Hukum Yang Melawan Perut
Hukum apapun dibuat mengamini permintaan rakyat, kebutuhannya alias pasar. Pasar adalah potret kemampuan keuangan dan sangat riil . Pasar itu jujur dan tidak neko-neko. Aha, dalam survey dan pendapat pelaku usaha, rumah dengan luas lantai 21 meter persegi atau atau tipe 21 masih dibutuhkan oleh pasar perumahan khususnya kelompok masyarakat berpenghasilan rendh (MBR).
Idemditto dengan pangan dan sandang yang harus tersedia di pasar, Pemerintah mesti merespon pasar. Bukan justru melawan pasar. Kebutuhan rakyat, seperti sembilan bahan pokok (sembako) adalah mutlak yang takkan tergantikan termasuk apabila dengan larangan Undang-undang sekalipun.
Perut rakyat harus diisi, kebutuhannya adalah nasi yang terjangkau daya beli. Mereka takkan sudi melirik restoran yang bertarif lebih tinggi, karena harganya takkan terbeli. Begitu jugalah dengan komoditas rumah. Masih jutaan warga miskin dan kelompok MBR yang cuma mampu membeli rumah sederhana, luas lantai 21 meter, yang seiring dengan masa dan kempuan ekonomi akan dikembangkan terus, perlahan tapi pasti. Itulah konsep rumah tumbuh. Ya, mereka butuh rumah tumbuh.
Pengamat perumahan dari Institut Teknologi Bandung (ITB), Jehansyah Siregar bahwa “keluarga muda tidak perlu rumah seluas 36meter persegi tetapi membutuhkan rumah tumbuh . Seiring dengan peningkatan pendapatan dan perkembangan keluarga, rumah itu bisa dibangun sendiri secara bertahap” (Kompas, “Luas Rumah Direvisi”, 25 November 2011).
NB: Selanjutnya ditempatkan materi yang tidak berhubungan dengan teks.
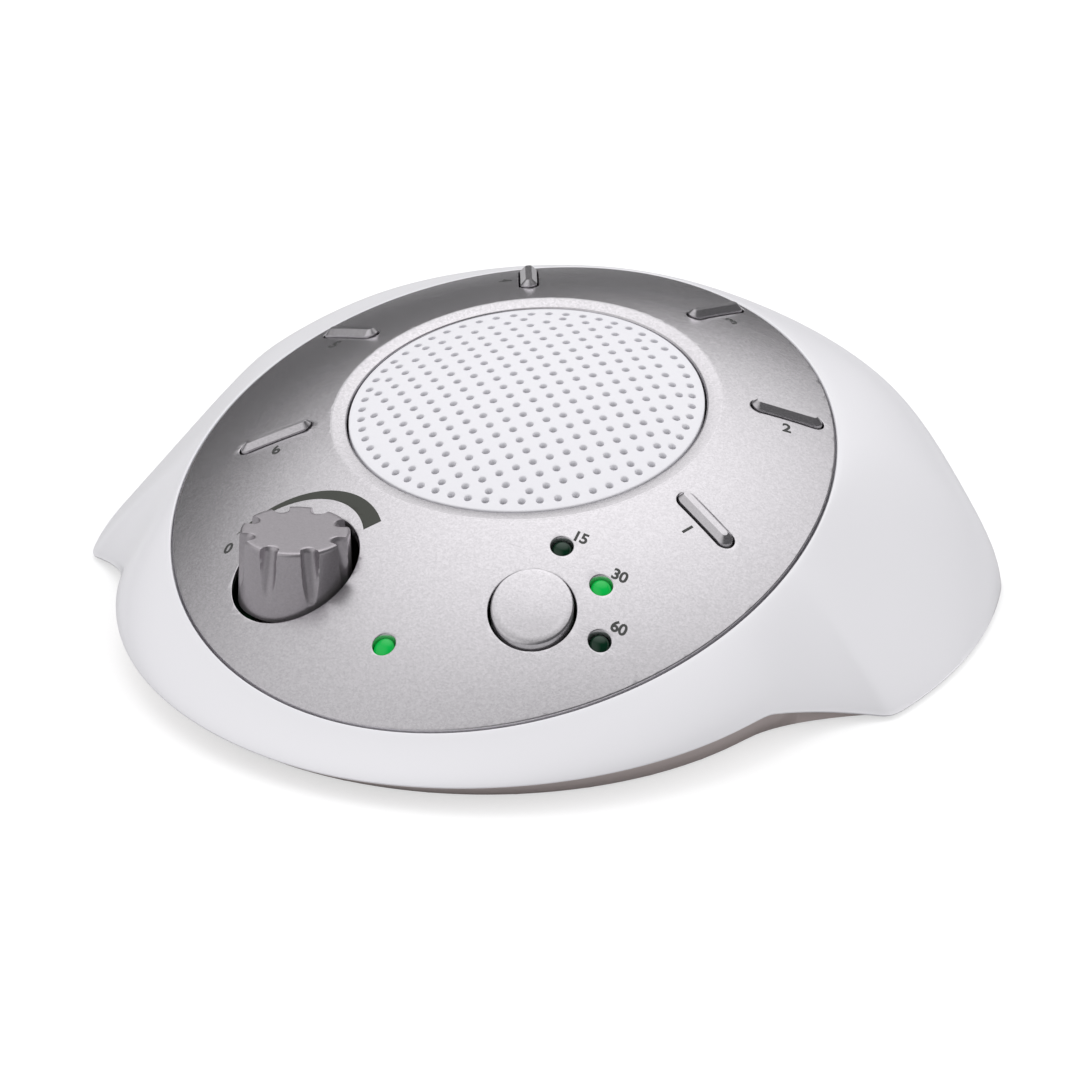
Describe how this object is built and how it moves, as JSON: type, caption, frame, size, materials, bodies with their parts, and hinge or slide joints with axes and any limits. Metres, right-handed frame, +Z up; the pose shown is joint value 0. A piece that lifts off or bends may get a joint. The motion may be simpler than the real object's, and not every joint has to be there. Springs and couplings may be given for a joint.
{
  "type": "sound machine",
  "caption": "Table-top white-noise sound machine with a domed panel, perforated round speaker grille, sprung sound keys, fluted volume knob and sleep-timer button.",
  "frame": {"origin": "on the table, under the middle of the machine's outline", "axes": "+Z up, -Y the front that faces the user, +X the user's right"},
  "size_m": [0.168, 0.1574, 0.044],
  "materials": {
    "white_housing": "satin white moulded plastic",
    "grey_housing": "matte warm grey moulded plastic",
    "rubber": "soft black rubber",
    "steel": "plain steel",
    "nickel": "nickel plate",
    "cell_sleeve": "plain printed sleeve without words",
    "black_plastic": "matte black plastic",
    "silver_paint": "silver metallic paint with fine sparkle on plastic",
    "key_paint": "darker grey metallic paint on plastic",
    "white_grille": "matte white plastic",
    "green_lens": "green tinted clear epoxy",
    "circuit_board": "green solder resist",
    "paper_cone": "black coated paper"
  },
  "bodies": {
    "housing": {"upper_housing": "white_housing", "lower_housing": "grey_housing", "rubber_feet": "rubber", "case_screws": "steel", "board_screws": "steel", "battery_cells": "cell_sleeve", "battery_contacts": "nickel", "dc_jack": "black_plastic", "control_panel": "silver_paint", "speaker_screws": "steel", "speaker_grille": "white_grille", "key_switches": "black_plastic", "timer_switch": "black_plastic", "volume_potentiometer": "nickel", "power_led": "green_lens", "timer_led_15": "green_lens", "timer_led_30": "green_lens", "timer_led_60": "green_lens", "led_spacers": "black_plastic", "main_board": "circuit_board", "key_board": "circuit_board", "speaker_frame": "steel", "speaker_cone": "paper_cone", "speaker_dust_cap": "paper_cone", "speaker_magnet": "steel", "speaker_gasket": "rubber"},
    "key_1": {"sound_key_1": "key_paint", "key_plunger_1": "black_plastic"},
    "key_2": {"sound_key_2": "key_paint", "key_plunger_2": "black_plastic"},
    "key_3": {"sound_key_3": "key_paint", "key_plunger_3": "black_plastic"},
    "key_4": {"sound_key_4": "key_paint", "key_plunger_4": "black_plastic"},
    "key_5": {"sound_key_5": "key_paint", "key_plunger_5": "black_plastic"},
    "key_6": {"sound_key_6": "key_paint", "key_plunger_6": "black_plastic"},
    "timer": {"timer_button": "silver_paint", "timer_plunger": "black_plastic"},
    "volume": {"volume_knob": "key_paint", "volume_shaft": "nickel"},
    "door": {"battery_door": "grey_housing"}
  },
  "joints": [
    {"name": "key_1_press", "type": "slide", "parent": "housing", "child": "key_1", "axis": [0, 0, -1], "range_m": [0, 0.0008], "stiffness_N_per_m": 2000},
    {"name": "key_2_press", "type": "slide", "parent": "housing", "child": "key_2", "axis": [0, 0, -1], "range_m": [0, 0.0008], "stiffness_N_per_m": 2000},
    {"name": "key_3_press", "type": "slide", "parent": "housing", "child": "key_3", "axis": [0, 0, -1], "range_m": [0, 0.0008], "stiffness_N_per_m": 2000},
    {"name": "key_4_press", "type": "slide", "parent": "housing", "child": "key_4", "axis": [0, 0, -1], "range_m": [0, 0.0008], "stiffness_N_per_m": 2000},
    {"name": "key_5_press", "type": "slide", "parent": "housing", "child": "key_5", "axis": [0, 0, -1], "range_m": [0, 0.0008], "stiffness_N_per_m": 2000},
    {"name": "key_6_press", "type": "slide", "parent": "housing", "child": "key_6", "axis": [0, 0, -1], "range_m": [0, 0.0008], "stiffness_N_per_m": 2000},
    {"name": "timer_press", "type": "slide", "parent": "housing", "child": "timer", "axis": [0, 0, -1], "range_m": [0, 0.0008], "stiffness_N_per_m": 2000},
    {"name": "volume_turn", "type": "hinge", "parent": "housing", "child": "volume", "pos_m": [-0.0231, -0.0431, 0.03], "axis": [0, 0, -1], "range_deg": [0, 300]},
    {"name": "battery_door_hinge", "type": "hinge", "parent": "housing", "child": "door", "pos_m": [0, 0.05555, 0.0009], "axis": [1, 0, 0], "range_deg": [0, 75]}
  ]
}
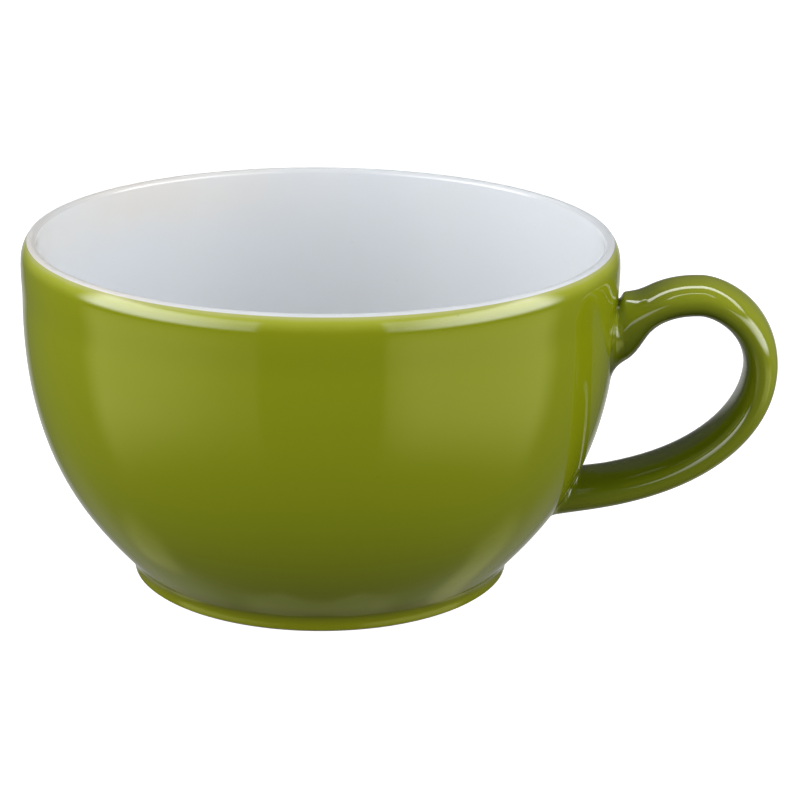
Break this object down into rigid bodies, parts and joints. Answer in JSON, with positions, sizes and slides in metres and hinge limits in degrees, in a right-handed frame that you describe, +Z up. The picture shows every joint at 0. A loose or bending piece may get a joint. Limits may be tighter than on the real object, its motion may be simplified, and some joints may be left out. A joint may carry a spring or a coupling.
{
  "type": "cappuccino cup",
  "caption": "Wide round cup with a rounded white lip and inside, a green glazed outside, a low foot ring and an ear-shaped strap handle.",
  "frame": {"origin": "on the turned axis, at the foot's resting plane", "axes": "+Z up along the turned axis, +X towards the handle"},
  "size_m": [0.1333, 0.105, 0.0614],
  "materials": {
    "clay": "bare fired clay, matte",
    "green_glaze": "glossy lime green glaze",
    "white_glaze": "glossy white glaze"
  },
  "bodies": {
    "root": {"bowl": "clay", "foot_ring": "clay", "handle": "clay", "upper_slip_joint": "clay", "lower_slip_joint": "clay", "bowl_glaze": "green_glaze", "foot_glaze": "green_glaze", "handle_glaze": "green_glaze", "liner_glaze": "white_glaze", "base_glaze": "white_glaze"}
  },
  "joints": []
}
Hal itu sesuai Pedoman Teknis Rumah Sederhana Sehat (Rs. Sehat) yang ditetapkan berdasarkan Keputusan Menteri Permukiman dan Prasarana Wilayah Nomor 403/KPTS/M/2002. Kebutuhan luas lantai minimum bangunan untuk rumah sederhana sehat (Rs. Sehat) adalah untuk 3 (tiga) jiwa, yang diperlukan rumah minimal luas lantai 21,6 meter persegi dengan luas lahan minimal 60 meter persegi.
Pemerintah selaku eksekutif yang berkewajiban memenuhi kebutuhan rumah MBR dan selaku regulator yang patuh kepada Pasal 28H ayat (1) UUD 1945, tidak boleh tidak melayani ketersediaan rumah sesuai kebutuhan (need) dan kemampuan rakyatnya. Kebutuhan rumah dengan tipe 21 masih cukup besar di daerah daripada masyarakat bertempat tinggal di kolong jembatan. Hal ini yang disuarakan kalangan Real Estate Indonesia (REI) Sulawesi Selatan (AntaraNews, “Masyarakat Sulsel masih butuh rumah type 21”, 9 Mei 2010).
Karena itu, pembatasan rumah sederhana minimal 36 meter persegi akan memberatkan pengembang kecil yang membangun rumah tipe 21 meter persegi. Pasar tipe 21 masih sangat besar dan perlu diserap dengan ketersediaan rumah (Bisnis Indonesia.com, “Kemenpera kaji batasan rumah tipe 36”, 03 November 2011).
Ketentuan Pasal 22 ayat (3) UU Nomor 1 Tahun 2011 yang mewajibkan luas lantai 36 meter persegi untuk rumah tunggal dan rumah deret, akan menghambat orang mengakses rumah, dan bagi yang tak mampu akan menjadi tuna wisma atau sedikitnya tetap bertahan di kawasan kumuh. Pada tahun 2004 saja luas permukiman kumuh 54.000 hektar, menjadi 57.800 hektar pada tahun 2009 (Kementerian Perumahan Rakyat RI, “Rencana Strategis Tahun 2010-2014”).
Kalau Undang-undang melarang membeli rumah dibawah type 36, apakah lantai Pemerintah menyediakan subsidi menutupi kekurangannya? Bukankah defisit perumahan saja terus meningkat dan tak bisa diatasi? Butuh 68 tahun mengatasi defisit perumahan. Lantas, kalau rakyat membangun tipe bawah 36, haruskah mereka inggal di kolong jembatan? Kalau tanpa Pemerintah rakyat hanya mampu membeli nasi bungkus warung mengisi perut, mengapa hukum harus melawan (gejolak) perut? Kuatkah hukum melawan perut?